--- Begin Records for processing ---

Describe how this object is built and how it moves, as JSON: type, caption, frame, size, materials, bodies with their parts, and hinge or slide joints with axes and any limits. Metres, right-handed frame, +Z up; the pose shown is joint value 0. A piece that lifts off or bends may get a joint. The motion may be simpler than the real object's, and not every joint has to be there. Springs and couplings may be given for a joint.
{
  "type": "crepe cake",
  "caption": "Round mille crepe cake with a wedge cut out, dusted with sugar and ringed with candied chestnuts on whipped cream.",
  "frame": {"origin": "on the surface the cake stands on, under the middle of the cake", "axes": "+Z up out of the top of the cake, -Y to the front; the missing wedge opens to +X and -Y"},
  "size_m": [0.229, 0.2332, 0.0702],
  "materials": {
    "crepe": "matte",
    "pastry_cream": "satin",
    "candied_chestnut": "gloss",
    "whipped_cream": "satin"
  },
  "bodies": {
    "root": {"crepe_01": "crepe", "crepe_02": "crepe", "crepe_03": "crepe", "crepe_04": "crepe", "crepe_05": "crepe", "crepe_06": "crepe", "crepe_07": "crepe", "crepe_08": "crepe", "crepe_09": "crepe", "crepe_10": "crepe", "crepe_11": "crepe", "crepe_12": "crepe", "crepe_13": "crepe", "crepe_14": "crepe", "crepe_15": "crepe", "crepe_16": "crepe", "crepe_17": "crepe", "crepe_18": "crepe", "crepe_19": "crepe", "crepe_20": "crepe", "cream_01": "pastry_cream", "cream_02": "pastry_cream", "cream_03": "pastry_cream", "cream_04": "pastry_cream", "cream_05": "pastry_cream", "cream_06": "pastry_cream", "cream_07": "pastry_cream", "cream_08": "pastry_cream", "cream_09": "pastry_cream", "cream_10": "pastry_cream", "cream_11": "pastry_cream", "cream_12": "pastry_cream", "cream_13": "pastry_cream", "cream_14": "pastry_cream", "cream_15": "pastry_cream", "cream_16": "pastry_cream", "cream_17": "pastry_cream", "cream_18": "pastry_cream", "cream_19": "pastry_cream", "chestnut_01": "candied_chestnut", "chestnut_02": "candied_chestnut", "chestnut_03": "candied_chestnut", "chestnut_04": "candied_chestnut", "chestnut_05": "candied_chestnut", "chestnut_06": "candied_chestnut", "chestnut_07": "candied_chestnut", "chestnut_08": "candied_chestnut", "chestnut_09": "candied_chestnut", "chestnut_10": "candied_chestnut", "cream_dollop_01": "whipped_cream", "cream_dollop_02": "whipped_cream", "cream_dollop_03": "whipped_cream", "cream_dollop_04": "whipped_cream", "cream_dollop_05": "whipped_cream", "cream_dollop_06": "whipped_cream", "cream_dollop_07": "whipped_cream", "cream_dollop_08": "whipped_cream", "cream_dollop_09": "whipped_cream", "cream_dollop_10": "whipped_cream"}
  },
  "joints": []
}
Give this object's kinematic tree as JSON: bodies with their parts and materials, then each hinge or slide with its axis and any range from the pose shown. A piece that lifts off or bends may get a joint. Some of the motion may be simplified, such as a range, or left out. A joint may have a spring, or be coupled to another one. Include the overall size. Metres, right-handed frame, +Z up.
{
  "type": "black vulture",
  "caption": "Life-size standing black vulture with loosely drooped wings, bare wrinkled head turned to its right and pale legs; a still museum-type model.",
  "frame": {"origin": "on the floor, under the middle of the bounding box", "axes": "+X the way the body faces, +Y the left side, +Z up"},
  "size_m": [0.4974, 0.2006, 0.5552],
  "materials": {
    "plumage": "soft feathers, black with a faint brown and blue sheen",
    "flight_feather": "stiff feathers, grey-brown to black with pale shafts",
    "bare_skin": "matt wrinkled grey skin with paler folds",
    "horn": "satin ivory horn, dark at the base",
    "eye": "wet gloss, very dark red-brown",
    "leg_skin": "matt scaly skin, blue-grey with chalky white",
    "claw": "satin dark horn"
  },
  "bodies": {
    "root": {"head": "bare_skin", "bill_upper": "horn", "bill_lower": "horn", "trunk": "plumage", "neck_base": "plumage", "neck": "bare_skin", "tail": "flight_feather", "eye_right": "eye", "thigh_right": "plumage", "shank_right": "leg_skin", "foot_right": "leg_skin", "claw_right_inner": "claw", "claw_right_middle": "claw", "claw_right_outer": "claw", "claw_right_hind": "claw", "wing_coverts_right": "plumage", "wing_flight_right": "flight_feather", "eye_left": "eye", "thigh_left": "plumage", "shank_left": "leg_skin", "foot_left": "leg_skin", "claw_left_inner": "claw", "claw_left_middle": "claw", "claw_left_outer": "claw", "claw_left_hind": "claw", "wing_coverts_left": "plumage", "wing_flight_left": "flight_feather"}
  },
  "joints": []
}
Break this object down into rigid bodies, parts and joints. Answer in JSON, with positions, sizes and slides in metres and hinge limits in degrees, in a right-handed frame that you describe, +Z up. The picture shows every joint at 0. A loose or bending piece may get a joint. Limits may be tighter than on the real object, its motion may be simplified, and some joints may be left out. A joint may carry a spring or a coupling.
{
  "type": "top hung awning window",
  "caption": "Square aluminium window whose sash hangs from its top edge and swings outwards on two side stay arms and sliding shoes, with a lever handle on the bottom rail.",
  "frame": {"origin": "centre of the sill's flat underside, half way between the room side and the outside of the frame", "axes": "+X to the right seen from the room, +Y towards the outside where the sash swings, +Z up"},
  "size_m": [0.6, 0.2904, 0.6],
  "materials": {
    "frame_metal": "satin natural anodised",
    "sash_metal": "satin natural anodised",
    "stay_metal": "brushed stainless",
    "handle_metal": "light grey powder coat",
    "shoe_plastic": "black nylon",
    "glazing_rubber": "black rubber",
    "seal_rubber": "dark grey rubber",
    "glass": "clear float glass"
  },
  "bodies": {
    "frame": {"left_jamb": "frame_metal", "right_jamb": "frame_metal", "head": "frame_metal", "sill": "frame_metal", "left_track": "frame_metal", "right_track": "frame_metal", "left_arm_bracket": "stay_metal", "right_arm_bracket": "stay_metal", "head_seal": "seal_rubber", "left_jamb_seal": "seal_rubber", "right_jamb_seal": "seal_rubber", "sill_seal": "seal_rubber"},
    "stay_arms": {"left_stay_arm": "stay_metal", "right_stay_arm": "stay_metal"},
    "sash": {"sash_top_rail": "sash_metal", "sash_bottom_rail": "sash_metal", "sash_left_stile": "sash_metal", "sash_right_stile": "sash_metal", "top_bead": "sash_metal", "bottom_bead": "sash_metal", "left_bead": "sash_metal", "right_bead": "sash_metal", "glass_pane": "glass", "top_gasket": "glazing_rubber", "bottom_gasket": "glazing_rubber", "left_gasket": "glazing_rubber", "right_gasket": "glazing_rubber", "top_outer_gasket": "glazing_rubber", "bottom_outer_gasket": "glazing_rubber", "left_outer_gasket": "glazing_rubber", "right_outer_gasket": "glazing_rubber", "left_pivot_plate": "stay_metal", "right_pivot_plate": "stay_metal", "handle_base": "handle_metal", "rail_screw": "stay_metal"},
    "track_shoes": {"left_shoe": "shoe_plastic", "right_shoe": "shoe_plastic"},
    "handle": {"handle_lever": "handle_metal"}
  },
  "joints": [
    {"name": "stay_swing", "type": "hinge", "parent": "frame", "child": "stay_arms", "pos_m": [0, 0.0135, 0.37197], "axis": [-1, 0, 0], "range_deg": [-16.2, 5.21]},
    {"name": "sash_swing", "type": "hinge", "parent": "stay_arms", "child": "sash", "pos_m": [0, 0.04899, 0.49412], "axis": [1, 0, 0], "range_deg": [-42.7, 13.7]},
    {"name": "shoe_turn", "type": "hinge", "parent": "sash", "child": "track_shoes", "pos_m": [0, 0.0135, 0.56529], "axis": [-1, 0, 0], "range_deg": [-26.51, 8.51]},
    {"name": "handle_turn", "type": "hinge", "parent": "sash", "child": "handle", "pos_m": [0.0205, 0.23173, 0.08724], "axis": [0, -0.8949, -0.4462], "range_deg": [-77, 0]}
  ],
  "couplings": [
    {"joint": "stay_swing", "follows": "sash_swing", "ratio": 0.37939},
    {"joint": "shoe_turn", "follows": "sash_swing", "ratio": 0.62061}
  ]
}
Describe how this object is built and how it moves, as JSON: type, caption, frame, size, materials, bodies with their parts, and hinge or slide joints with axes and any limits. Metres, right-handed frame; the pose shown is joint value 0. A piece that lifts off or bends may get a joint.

--- End Records for processing ---

== Stated task ==
Lines that include the word "limits" — how many are there in the data? Answer with the number alone.

== Response to this exercise ==
3